I agree, it's not up to the MIL to save or scupper the marriage. However, if you and both of them want to get together and have a go at getting SIL to understand what your DD wants from the marriage, then have go.I would only say this; that we all take our childrens part, but we don't know how our daughters are really acting in the marriage, perhaps the husband feels let down by her? It 's very rarely all one sided.Tread carefully, you don't want to end up being seen as the bad guy.
I agree with Mishap. The "Rescuer" can so easily become the "Victim". I would have thought an outside counsellor would be the best bet.
As your DD has given you the green light Nina and it's something you want to do, knowing them well and their situation, then this could well be a positive move.
They are your family and understandably you want to help in any way you can.
My aunt was in the same situation with my cousin, her son, who really wasn't pulling his weight with his lovely wife and two small boys.
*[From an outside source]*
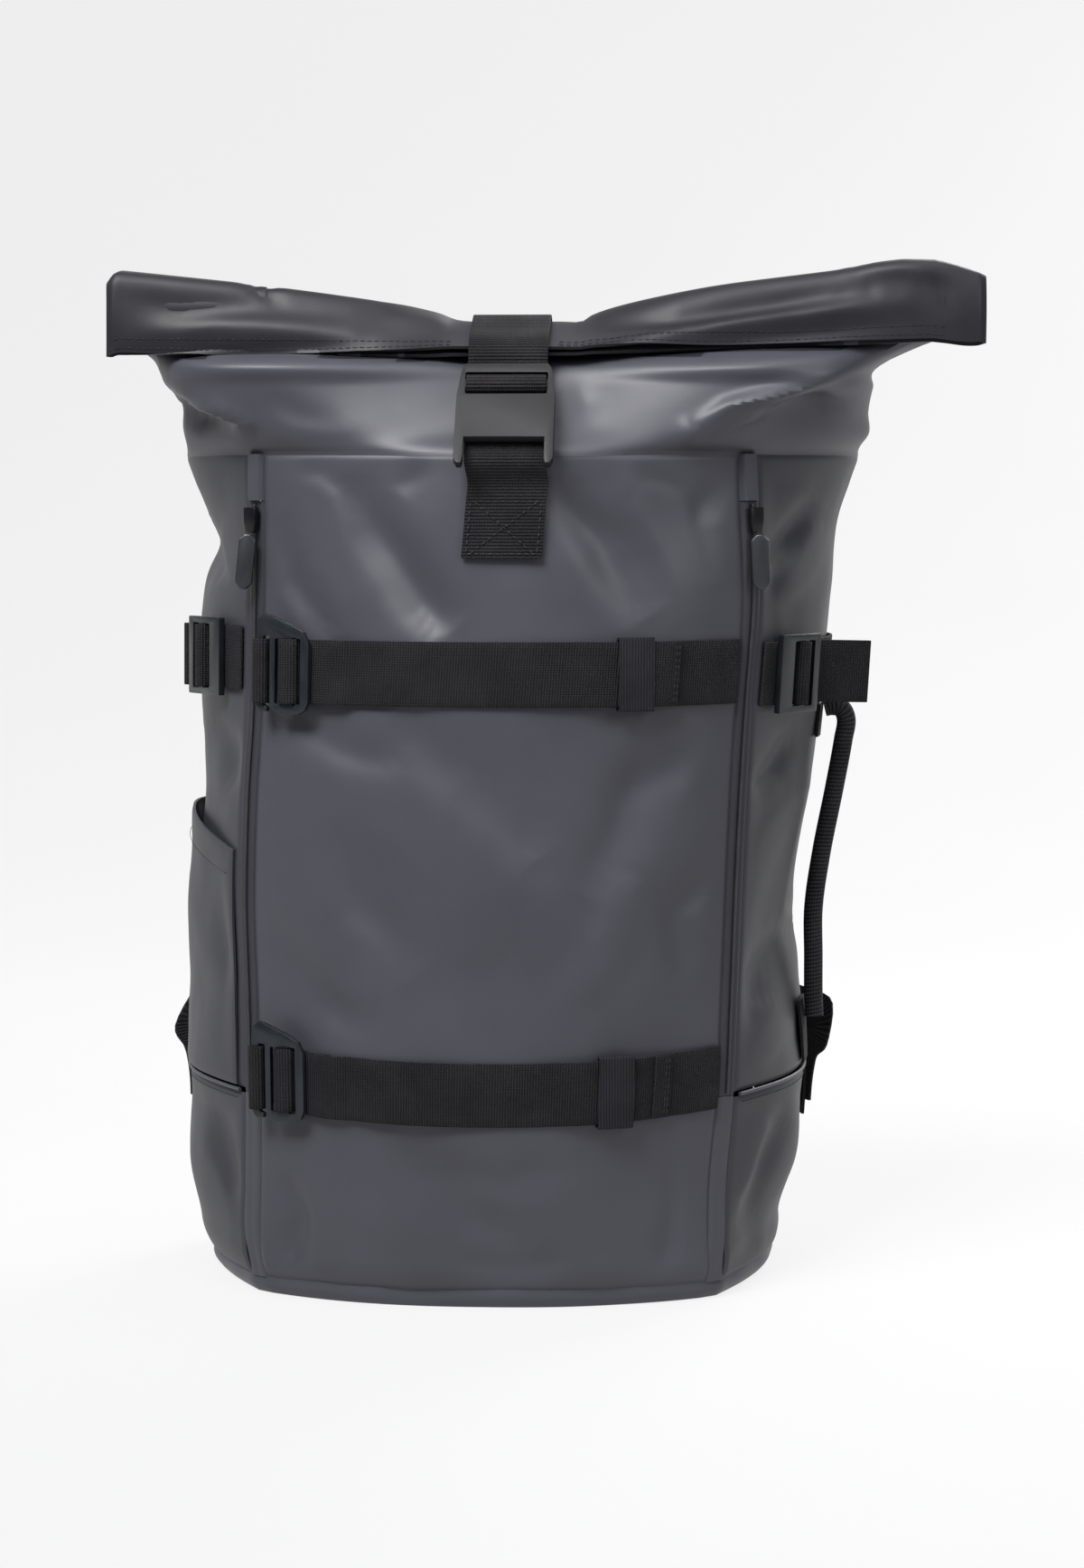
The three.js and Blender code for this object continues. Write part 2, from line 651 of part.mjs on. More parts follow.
const KEEPER = { width: 17, thick: 1.1, room: 0.8, fromSeam: 49 };
const HOOK_FROM_SEAM = 18; // left zip seam to the middle bar of the hook
const TAIL = 20; // webbing that returns behind the hook and is sewn down

// The strap goes round the hook's middle bar, lies on the front and ends in the right zip seam.
function frontStrap(name, height, sag, tilt) {
  const at = (x) => height - sag * (1 - (x / (FRONT_WIDTH / 2)) ** 2);
  const section = sectionAt(height / BODY_HEIGHT);
  const left = lean(height) - (FRONT_WIDTH / 2) * section.frontLeft;
  const right = lean(height) + (FRONT_WIDTH / 2) * section.frontRight;
  const bar = left + HOOK_FROM_SEAM;
  const frame = seatFrame(frontPlace(bar, height), height, tilt);
  const keeperX = right - KEEPER.fromSeam;
  const raised = LYING + KEEPER.thick + KEEPER.room;
  const on = (x, lift) => onBody(frontPlace(x, at(x)), at(x), lift);
  const round = HOOK.bar + WEB / 2 + GAP * 2.4;
  const barZ = HOOK.lift + HOOK.thick / 2;
  const top = HOOK.lift + HOOK.thick + WEB / 2 + GAP * 1.5;
  const under = HOOK.lift - WEB / 2 - GAP;
  const route = [
    on(bar + TAIL, LYING),
    on(bar + 7, LYING),
    inFrame(frame, -1.2, LYING + 0.5),
    inFrame(frame, -round + 0.4, LYING + 2.1),
    ...roundBar(round, barZ, HOOK.thick, top).map(([x, z]) => inFrame(frame, x, z)),
    inFrame(frame, round + 1, under + 0.8),
    inFrame(frame, round + 3.5, under - 0.1),
    on(bar + HOOK.right + 2.5, OVER),
    on(bar + TAIL + 3, OVER),
    on(bar + TAIL + 9, LYING),
    ...steps(bar + TAIL + 22, keeperX - KEEPER.width / 2 - 16, 6).map((x) => on(x, LYING)),
    ...steps(keeperX - KEEPER.width / 2 - 4, keeperX + KEEPER.width / 2 + 4, 2)
      .map((x) => on(x, raised)),
    ...steps(keeperX + KEEPER.width / 2 + 12, right - 1.2, 2).map((x) => on(x, LYING)),
  ];
  add("strap_" + name, webbing(route, STRAP), "webbing");
  add("g_hook_" + name, plate(hookShape(), HOOK.thick, HOOK.lift, frame), "hook");
  add("hook_loop_" + name, hookLoop(frame), "webbing");
  add("keeper_" + name, keeper(keeperX, at(keeperX)), "elastic");
}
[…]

His wife eventually told him to leave and when he went to my aunt, she told him exactly where he had gone wrong and to seriously think about changing his ways if he didn't want to lose his family. It was the wake up call he needed and thankfully he took heed and they are fine now.
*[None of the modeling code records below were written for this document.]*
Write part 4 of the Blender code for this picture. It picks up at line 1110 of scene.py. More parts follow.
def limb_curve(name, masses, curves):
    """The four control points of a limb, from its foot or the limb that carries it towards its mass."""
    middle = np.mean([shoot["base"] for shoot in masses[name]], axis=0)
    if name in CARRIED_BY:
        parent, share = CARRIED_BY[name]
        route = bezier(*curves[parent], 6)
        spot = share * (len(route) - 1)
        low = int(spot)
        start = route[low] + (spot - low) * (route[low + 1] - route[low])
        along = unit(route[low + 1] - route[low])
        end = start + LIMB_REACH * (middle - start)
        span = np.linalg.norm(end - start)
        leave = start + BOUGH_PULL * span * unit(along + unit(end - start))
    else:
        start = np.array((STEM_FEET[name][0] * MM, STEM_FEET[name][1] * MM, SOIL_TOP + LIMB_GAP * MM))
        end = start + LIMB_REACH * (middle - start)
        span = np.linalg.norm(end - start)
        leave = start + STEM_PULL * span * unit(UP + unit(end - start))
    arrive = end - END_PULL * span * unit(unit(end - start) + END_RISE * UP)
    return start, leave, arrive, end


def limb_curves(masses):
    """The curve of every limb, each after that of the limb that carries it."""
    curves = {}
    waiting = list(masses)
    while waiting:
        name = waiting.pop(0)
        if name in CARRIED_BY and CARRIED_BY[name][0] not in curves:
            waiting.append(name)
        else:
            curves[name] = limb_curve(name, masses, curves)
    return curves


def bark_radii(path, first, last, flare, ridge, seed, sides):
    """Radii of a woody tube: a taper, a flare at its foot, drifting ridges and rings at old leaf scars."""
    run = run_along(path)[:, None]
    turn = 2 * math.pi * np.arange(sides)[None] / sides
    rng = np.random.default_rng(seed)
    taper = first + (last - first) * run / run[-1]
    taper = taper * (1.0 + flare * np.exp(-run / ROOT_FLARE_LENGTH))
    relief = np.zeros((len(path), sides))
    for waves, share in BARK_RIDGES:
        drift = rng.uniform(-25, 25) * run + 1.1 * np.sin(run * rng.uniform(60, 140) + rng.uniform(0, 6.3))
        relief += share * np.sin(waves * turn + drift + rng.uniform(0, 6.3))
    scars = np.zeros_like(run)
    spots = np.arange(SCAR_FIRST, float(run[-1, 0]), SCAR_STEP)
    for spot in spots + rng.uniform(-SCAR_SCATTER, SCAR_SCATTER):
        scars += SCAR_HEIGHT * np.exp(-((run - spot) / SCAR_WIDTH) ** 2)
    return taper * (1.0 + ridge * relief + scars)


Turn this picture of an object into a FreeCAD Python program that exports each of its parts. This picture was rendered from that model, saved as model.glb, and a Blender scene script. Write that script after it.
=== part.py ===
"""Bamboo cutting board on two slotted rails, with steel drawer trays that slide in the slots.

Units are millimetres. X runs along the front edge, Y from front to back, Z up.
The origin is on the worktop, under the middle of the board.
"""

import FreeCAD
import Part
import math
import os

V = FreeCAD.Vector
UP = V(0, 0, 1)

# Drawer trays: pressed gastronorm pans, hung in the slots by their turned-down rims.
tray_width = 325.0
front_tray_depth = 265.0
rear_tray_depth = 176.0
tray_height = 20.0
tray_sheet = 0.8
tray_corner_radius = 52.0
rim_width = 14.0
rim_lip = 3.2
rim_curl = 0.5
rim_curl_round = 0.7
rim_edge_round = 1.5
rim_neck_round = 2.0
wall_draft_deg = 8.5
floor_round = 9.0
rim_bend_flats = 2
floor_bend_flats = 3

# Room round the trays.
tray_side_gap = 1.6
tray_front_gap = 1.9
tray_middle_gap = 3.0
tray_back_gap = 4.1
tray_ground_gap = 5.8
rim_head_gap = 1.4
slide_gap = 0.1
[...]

I do agree though, a face to face chat is a better way to communicate if you can.
I would keep out of it if I were you - it is a minefield. It is down to your DD to sort it out with her OH in her own way. SIL chose to speak to your OH - and I am not sure this was wise of him.
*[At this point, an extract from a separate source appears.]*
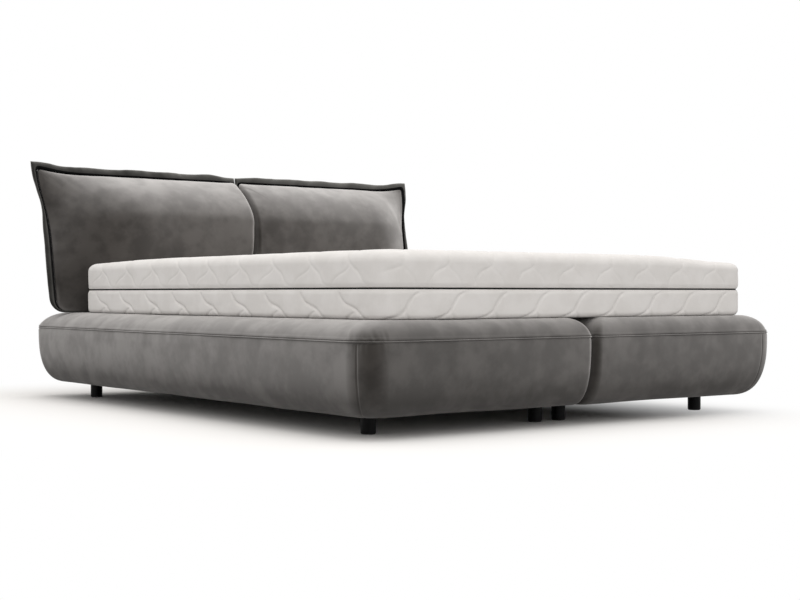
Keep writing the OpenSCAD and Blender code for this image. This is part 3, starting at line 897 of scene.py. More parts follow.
@dataclass
class BaseHalf:
    """One padded half of the base: top panel, side panel and the welt between them.

    The numbers of a roll are how deep it is at the outer side, the foot, the head and the
    inner side.
    """

    side: Side
    half_width: float = 0.900
    half_length: float = 1.160
    gap: float = 0.008
    underside: float = 0.061
    widest: float = 0.270
    seam: float = 0.280
    top: float = 0.340
    outer_radius: float = 0.090
    inner_radius: float = 0.028
    radius_follow: float = 0.3
    least_radius: float = 0.005
    lower_roll: Four = (0.095, 0.095, 0.095, 0.008)
    top_roll: Four = (0.105, 0.062, 0.105, 0.080)
    lower_fullness: float = 2.6
    top_fullness: float = 2.0
    lower_rings: int = 26
    top_rings: int = 22
    frame_x: Pair = (-0.782, -0.028)
    frame_y: float = 1.042
    frame_radius: float = 0.008
    underneath: Three = (0.0, 0.5, 0.9)
    corner_counts: Tuple[int, int, int, int] = (14, 60, 72, 14)
    straight_counts: Tuple[int, int] = (62, 150)
    outer_corners: Tuple[int, int] = (1, 2)
    tuck_steps: Pairs = ((0.0, 0.0070), (0.0002, 0.0050), (0.0007, 0.0034), (0.0017, 0.0021),
                         (0.0032, 0.0012), (0.0060, 0.0008))
    tuck_height: float = 0.0115
    welt_radius: float = 0.0024
    fullness: float = 0.9
    line_share: float = 0.35
    puckers: Tuple[Ripple, ...] = (Ripple(0.0011, (0.022, 0.03, 1.0), 0.0, 0.030),
                                   Ripple(0.0022, (0.075, 0.05, 1.0), 5.0, 0.090))
    waves: Ripple = Ripple(0.0026, (0.30, 0.30, 0.22), 9.0)
    gather_depths: Pair = (0.0022, 0.0012)
    gather_size: Three = (0.011, 1.0, 1.0)
    gather_slant: float = 0.5
    gather_width: float = 1.05
    gather_place: Pair = (0.014, 0.026)
    side_seam: Pair = (0.0017, 0.0026)
    side_seam_start: Pair = (0.004, 0.01)
    side_seam_sway: Ripple = Ripple(0.0012, (0.5, 0.06, 1.0), 7.0)
    side_seam_puckers: Ripple = Ripple(0.0012, (0.018, 0.02, 1.0), 4.0, 0.022)
    side_seam_share: float = 0.2
    held: float = 0.012

    def ring(self, rolls: Sequence[float], share: float, inset: float, z: float) -> np.ndarray:
        """Ring of the left half.

        Args:
            rolls: how far each side can be drawn in.
            share: share of the rolls by which it is.
            inset: what every side is drawn in more.
            z: height of the ring.

        Returns:
            The points of the ring.
        """
        outer, inner = (
            max(self.least_radius, radius - self.radius_follow * share * roll - inset)
            for radius, roll in ((self.outer_radius, rolls[0]), (self.inner_radius, rolls[3])))
        box = (-self.half_width + rolls[0] * share + inset,
               -self.gap / 2 - rolls[3] * share - inset,
               -self.half_length + rolls[1] * share + inset,
               self.half_length - rolls[2] * share - inset)
        return at_height(rounded_ring(box, (inner, outer, outer, inner), self.corner_counts,
                                      self.straight_counts), z)

    def lower_ring(self, a: float) -> np.ndarray:
        """Ring of the lower roll, from the underside at 0 to the widest line at 90 degrees."""
        t, power = math.radians(a), 2 / self.lower_fullness
        return self.ring(self.lower_roll, 1 - math.sin(t) ** power, 0.0,
                         self.widest - (self.widest - self.underside) * math.cos(t) ** power)

    def top_ring(self, a: float) -> np.ndarray:
        """Ring of the top roll, from the widest line at 0 to the top at 90 degrees."""
        t, power = math.radians(a), 2 / self.top_fullness
        return self.ring(self.top_roll, 1 - math.cos(t) ** power, 0.0,
                         self.widest + (self.top - self.widest) * math.sin(t) ** power)

    def seam_ring(self, inset: float, z: float) -> np.ndarray:
        """Ring that keeps the seam's outline.

        Args:
            inset: how far it is drawn in.
            z: its height.

        Returns:
            The points of the ring.
        """
        rise = (self.seam - self.widest) / (self.top - self.widest)
        t = math.asin(rise ** (self.top_fullness / 2))
        return self.ring(self.top_roll, 1 - math.cos(t) ** (2 / self.top_fullness), inset, z)

    def seam_line(self) -> Skin:
        """The line of the seam, as a single ring."""
        return Skin(self.seam_ring(0.0, self.seam)[None])

    def tucks(self, direction: int) -> List[np.ndarray]:
        """Rings where a panel turns into the seam, from the outside in.

        Args:
            direction: 1 for the panel above the seam and -1 for the one below.

        Returns:
            The rings.
        """
        return [self.seam_ring(inset, self.seam + direction * rise)
                for inset, rise in self.tuck_steps]

    def seam_marks(self) -> List[Tuple[int, float]]:
        """Corner of the ring and share of its turn at which a side panel's seam stands."""
        return [(2, 0.31 if self.side is Side.LEFT else 0.96), (1, 0.5)]

    def top_skin(self) -> Skin:
        """Shapes the smooth top panel.

        Returns:
            The panel, from its seam to its flat part.
        """
        rise = (self.seam + self.tuck_height - self.widest) / (self.top - self.widest)
        angles = np.linspace(math.degrees(math.asin(rise)), 90, self.top_rings)
        return Skin(np.stack(self.tucks(1)[::-1] + [self.top_ring(a) for a in angles]))

    def side_skin(self) -> Skin:
        """Shapes the smooth side panel.

        Returns:
            The panel, from under the frame to its seam.
        """
        low = [self.lower_ring(a) for a in np.linspace(0, 90, self.lower_rings)]
        box = (*self.frame_x, -self.frame_y, self.frame_y)
        inner = at_height(rounded_ring(box, (self.frame_radius,) * 4, self.corner_counts,
                                       self.straight_counts), self.underside)
        under = [inner * (1 - share) + low[0] * share for share in self.underneath]
        return Skin(np.stack(under + low + self.tucks(-1)))

    def softened(self, skin: Skin, from_seam: np.ndarray, on_top: bool) -> Skin:
        """Gives a panel its puckers, gathers, side seams and soft waves.

        Args:
            skin: the smooth panel.
            from_seam: distance of its points from the seam.
            on_top: whether it is the top panel.

        Returns:
            The panel as it is sewn.
        """
        run = self.seam_line().around()[0]
        s = np.broadcast_to(run, skin.points.shape[:2])
        h = np.abs(from_seam)
        seed = self.side.seed(11.0 if on_top else 0.0, 3.7)
        line = along_line(s, h, self.line_share)
        height = sum(ripple.over(line, seed, h) for ripple in self.puckers)
        height += self.waves.over(skin.points, seed)
        corners = corner_slices(self.corner_counts, self.straight_counts)
        depth = self.gather_depths[0 if on_top else 1]
        place, reach = self.gather_place
        gathers = cloud(along_line(s + self.gather_slant * h, s, 0.0), self.gather_size, seed + 2)
        for k in self.outer_corners:
            start, end = run[corners[k].start], run[corners[k].stop - 1]
            near = hump(s - (start + end) / 2, (end - start) / 2 * self.gather_width, 4)
            height += depth * near * gathers * hump(h - place, reach)
        if not on_top:
            depth, width = self.side_seam
            start, change = self.side_seam_start
            below = smooth_step((h - start) / change)
            for k, share in self.seam_marks():
                at = corners[k].start + share * (corners[k].stop - 1 - corners[k].start)
                off = (s - np.interp(at, np.arange(len(run)), run)
                       + self.side_seam_sway.over(line, seed))
                height -= depth * hump(off, width) * below
                height += self.side_seam_puckers.over(along_line(h, off, self.side_seam_share),
                                                      seed, np.abs(off)) * below
        soft = skin.raised(height * smooth_step(h / self.held))
        soft.points[..., 2] = np.minimum(soft.points[..., 2], self.top)
        return soft

    def build(self, finishes: Wardrobe) -> List[bpy.types.Object]:
        """Makes the pieces of this half.

        Args:
            finishes: the bed's finishes.

        Returns:
            The pieces.
        """
        made = []
        for name, skin, on_top, covered in (
                ("base_top", self.top_skin(), True, ("top_panel", "foam_pad")),
                ("base_side", self.side_skin(), False, ("side_panel", "foam_bolster"))):
            reach = skin.across()
            soft = self.softened(skin, reach if on_top else reach[-1:] - reach, on_top)
            piece = soft.on(self.side).build(self.side.node(name), close_last=on_top)
            made.append(dress(piece, finishes.velvet, "base",
                              self.side.nodes(*covered)))
        welt = tube(self.seam_line().on(self.side).points[0], self.welt_radius,
                    self.side.node("base_welt"))
        made.append(dress(welt, finishes.velvet, "base", self.side.nodes("welt")))
        return made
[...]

I know how hard it is to stand back, but any interference of any kind really could backfire on you from either side, particularly if they finish up staying together - you will need to have sound relationships for the future.
I am also of the opinion that individuals within couples only tell what they want to tell when discussing their problems outside the relationship and any advice given is likely to be based on only a part of the story.
I hope this all resolves.
After all you DD has given her tacit approval.
I don't think it matters if you get tearful Nina if it was my SiL I'd ask him out for a coffee / beer / glass of wine and have a heart-to-heart with him. I don't think you need to involve your DD but I do think he needs a woman's take on this.
The same thing happened to my sister's DiL and DS. He felt he didn't love her any more. She suggested Relate and it did work.
nina I understand so much better now 
Nina - we had a similar situation last year. DD said she had had 'just about as much as she can take of SIL' and they were splitting up. We were devastated - they have a 14 year old daughter. We were asked for advice re solicitors, legal stuff etc. We did try to advise. She was saying all sorts about SIL (who we really like but has given her a few problems in the past). We were a bit shocked and probably said a few things we shouldn't. I asked her if there was any going back from this and she said no, he was moving out. A few days later I got a text saying they had decided to give it another go and all has gone back to normal as far as I know. I would say just be there but don't comment (unless asked and even then tread carefully).
Interesting last paragraph petallus.
Agus yes I would have left them too it, I have never commented in the past about things as I see them. I told DD when she said she's had enough and one of them had to go, that I wouldn't take sides. If SiL hadn't rung this morning I wouldn't have even considered contacting him.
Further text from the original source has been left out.